> **Short problem**: Copy out each line featuring the string "code" from the entries beneath.

> **Extracted information**:
::::::::

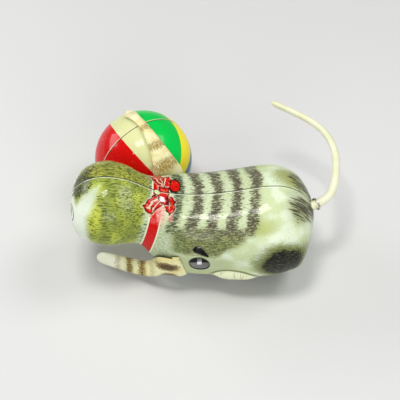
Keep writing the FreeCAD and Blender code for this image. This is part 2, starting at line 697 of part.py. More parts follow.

::::::::

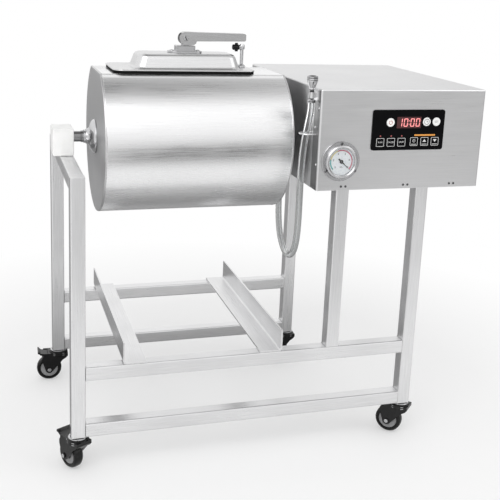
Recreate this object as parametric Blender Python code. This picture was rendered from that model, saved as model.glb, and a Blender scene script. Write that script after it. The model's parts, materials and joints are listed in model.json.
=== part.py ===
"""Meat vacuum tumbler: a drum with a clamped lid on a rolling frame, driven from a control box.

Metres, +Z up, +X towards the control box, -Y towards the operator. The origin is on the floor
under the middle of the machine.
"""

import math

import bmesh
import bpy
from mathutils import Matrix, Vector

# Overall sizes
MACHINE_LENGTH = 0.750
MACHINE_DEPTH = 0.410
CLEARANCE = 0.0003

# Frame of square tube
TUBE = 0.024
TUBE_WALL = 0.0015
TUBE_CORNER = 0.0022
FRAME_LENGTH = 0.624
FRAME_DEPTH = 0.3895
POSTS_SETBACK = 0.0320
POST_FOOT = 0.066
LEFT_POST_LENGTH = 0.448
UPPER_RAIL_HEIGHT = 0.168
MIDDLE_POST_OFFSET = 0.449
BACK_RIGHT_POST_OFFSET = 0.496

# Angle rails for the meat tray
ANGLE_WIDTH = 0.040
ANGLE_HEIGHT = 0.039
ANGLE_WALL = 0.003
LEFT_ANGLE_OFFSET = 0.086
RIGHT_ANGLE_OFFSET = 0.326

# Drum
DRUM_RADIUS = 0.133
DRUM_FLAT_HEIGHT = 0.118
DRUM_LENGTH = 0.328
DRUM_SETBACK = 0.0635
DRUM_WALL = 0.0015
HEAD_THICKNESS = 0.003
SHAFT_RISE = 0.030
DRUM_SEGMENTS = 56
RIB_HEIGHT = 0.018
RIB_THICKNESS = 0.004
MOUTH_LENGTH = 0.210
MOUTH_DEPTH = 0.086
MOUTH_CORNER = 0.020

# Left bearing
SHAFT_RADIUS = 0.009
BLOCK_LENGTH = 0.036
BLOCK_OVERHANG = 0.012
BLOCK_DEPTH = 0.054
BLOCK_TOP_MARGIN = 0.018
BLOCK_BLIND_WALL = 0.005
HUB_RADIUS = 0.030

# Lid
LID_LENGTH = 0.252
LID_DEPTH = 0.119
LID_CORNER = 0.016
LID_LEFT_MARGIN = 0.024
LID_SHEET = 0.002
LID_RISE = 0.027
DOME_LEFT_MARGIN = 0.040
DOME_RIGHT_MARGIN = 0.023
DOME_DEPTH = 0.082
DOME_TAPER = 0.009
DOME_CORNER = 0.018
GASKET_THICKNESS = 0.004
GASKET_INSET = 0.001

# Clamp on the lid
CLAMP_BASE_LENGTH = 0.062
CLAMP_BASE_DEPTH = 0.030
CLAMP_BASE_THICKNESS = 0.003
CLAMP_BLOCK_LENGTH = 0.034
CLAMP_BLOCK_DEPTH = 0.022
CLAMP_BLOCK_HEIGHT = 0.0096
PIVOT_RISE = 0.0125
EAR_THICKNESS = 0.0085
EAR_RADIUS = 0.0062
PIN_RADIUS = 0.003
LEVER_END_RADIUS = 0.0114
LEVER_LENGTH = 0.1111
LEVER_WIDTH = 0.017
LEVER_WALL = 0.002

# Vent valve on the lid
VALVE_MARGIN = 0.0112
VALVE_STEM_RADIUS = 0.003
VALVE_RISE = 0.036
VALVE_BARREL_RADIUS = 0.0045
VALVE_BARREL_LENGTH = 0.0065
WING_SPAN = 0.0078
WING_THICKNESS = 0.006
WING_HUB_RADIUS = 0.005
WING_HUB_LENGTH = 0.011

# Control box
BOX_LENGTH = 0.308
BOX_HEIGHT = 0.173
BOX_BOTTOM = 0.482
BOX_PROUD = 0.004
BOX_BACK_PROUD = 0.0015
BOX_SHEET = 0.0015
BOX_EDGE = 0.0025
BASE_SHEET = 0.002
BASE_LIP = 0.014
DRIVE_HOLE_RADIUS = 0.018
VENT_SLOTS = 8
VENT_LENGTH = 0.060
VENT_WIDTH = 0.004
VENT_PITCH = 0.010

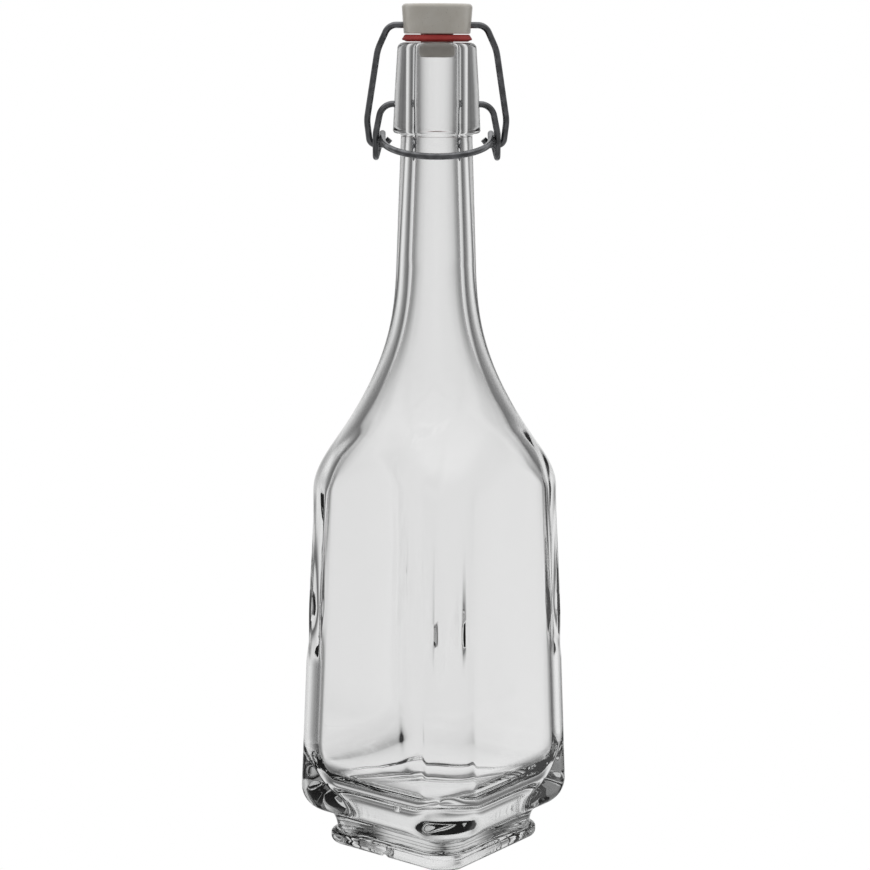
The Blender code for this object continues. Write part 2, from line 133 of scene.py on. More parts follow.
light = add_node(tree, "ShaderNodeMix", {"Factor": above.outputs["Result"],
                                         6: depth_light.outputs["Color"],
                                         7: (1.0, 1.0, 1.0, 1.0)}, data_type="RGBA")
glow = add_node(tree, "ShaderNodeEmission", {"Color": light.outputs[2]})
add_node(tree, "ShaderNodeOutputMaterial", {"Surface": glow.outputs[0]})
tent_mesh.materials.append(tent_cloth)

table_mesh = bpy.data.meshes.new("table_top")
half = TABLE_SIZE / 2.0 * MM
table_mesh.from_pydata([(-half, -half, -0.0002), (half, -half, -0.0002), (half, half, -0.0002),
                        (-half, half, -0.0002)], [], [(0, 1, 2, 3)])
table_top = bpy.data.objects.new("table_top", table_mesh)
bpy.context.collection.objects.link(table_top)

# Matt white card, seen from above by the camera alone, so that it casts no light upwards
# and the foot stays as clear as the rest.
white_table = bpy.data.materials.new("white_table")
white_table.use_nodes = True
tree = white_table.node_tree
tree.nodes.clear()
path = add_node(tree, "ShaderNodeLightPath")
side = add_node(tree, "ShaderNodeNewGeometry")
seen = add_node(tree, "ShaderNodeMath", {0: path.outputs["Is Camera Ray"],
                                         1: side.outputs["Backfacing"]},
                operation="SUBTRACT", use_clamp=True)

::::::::

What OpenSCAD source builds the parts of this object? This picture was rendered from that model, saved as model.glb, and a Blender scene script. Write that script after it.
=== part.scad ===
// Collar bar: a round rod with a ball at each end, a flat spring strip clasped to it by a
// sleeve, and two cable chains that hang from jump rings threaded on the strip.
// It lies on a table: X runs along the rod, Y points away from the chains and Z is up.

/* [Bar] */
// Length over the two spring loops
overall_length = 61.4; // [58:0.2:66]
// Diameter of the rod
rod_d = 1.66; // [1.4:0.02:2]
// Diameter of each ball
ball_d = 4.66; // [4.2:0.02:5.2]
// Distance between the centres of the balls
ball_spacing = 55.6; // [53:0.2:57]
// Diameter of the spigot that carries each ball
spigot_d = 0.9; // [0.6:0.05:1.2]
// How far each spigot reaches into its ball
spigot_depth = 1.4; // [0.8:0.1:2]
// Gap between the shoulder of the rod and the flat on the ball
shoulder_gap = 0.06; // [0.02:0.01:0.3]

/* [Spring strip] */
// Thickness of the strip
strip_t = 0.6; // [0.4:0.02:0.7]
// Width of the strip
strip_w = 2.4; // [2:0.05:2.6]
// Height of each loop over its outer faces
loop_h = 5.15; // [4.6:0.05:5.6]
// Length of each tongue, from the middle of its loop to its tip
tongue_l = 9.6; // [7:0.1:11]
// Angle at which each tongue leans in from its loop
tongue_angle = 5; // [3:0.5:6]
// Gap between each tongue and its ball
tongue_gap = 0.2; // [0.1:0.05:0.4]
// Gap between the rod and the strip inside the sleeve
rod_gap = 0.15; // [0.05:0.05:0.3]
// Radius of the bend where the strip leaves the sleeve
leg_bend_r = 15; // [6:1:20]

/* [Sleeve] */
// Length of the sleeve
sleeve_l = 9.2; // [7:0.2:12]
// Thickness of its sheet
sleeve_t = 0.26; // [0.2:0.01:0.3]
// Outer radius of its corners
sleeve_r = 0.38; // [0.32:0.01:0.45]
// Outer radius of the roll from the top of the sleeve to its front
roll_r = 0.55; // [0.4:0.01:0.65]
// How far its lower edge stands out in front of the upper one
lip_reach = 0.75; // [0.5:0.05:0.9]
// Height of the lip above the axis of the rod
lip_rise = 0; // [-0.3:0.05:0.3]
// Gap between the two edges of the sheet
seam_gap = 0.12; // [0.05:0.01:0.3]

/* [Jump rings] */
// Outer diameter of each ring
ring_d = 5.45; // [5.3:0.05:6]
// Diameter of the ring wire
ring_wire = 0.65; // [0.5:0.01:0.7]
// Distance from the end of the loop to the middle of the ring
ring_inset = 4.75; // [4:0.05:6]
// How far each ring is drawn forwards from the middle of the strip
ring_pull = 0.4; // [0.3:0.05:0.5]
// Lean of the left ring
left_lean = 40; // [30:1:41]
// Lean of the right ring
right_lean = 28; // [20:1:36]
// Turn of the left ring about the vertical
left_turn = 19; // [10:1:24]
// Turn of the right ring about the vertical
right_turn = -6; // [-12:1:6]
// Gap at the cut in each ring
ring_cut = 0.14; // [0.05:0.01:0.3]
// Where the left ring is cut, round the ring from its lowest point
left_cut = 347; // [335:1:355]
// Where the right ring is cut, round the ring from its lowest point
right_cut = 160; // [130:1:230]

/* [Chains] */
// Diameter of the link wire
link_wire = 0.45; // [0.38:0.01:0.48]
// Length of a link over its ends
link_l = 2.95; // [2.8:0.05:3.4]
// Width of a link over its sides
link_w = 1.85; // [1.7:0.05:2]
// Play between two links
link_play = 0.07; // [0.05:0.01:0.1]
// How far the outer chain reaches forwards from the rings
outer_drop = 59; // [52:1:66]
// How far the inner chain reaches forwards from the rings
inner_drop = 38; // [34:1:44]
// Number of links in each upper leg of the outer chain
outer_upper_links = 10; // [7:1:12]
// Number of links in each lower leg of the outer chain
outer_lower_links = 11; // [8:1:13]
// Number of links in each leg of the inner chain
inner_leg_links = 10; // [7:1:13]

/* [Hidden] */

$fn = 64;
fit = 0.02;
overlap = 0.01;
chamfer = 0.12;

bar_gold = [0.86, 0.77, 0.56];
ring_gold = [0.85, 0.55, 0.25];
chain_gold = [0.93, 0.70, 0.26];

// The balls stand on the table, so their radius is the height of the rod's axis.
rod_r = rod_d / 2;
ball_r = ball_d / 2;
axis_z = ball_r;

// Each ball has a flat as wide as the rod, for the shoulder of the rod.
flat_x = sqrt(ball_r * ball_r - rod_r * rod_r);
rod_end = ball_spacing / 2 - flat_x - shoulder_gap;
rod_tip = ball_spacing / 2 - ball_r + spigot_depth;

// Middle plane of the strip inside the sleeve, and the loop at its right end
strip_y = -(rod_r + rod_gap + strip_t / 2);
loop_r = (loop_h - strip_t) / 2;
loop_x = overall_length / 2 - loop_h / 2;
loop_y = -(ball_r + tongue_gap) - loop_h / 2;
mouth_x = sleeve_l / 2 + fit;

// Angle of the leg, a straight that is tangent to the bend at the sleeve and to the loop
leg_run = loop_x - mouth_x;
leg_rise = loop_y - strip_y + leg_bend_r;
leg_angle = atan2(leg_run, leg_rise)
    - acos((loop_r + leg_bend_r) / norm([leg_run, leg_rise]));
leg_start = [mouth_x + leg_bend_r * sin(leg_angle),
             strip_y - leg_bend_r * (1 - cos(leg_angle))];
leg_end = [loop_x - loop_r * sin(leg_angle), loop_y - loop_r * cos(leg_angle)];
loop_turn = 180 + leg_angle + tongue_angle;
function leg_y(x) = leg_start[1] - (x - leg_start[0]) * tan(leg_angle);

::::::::

> **Result of this task**:
Keep writing the FreeCAD and Blender code for this image. This is part 2, starting at line 697 of part.py. More parts follow.
Recreate this object as parametric Blender Python code. This picture was rendered from that model, saved as model.glb, and a Blender scene script. Write that script after it. The model's parts, materials and joints are listed in model.json.
The Blender code for this object continues. Write part 2, from line 133 of scene.py on. More parts follow.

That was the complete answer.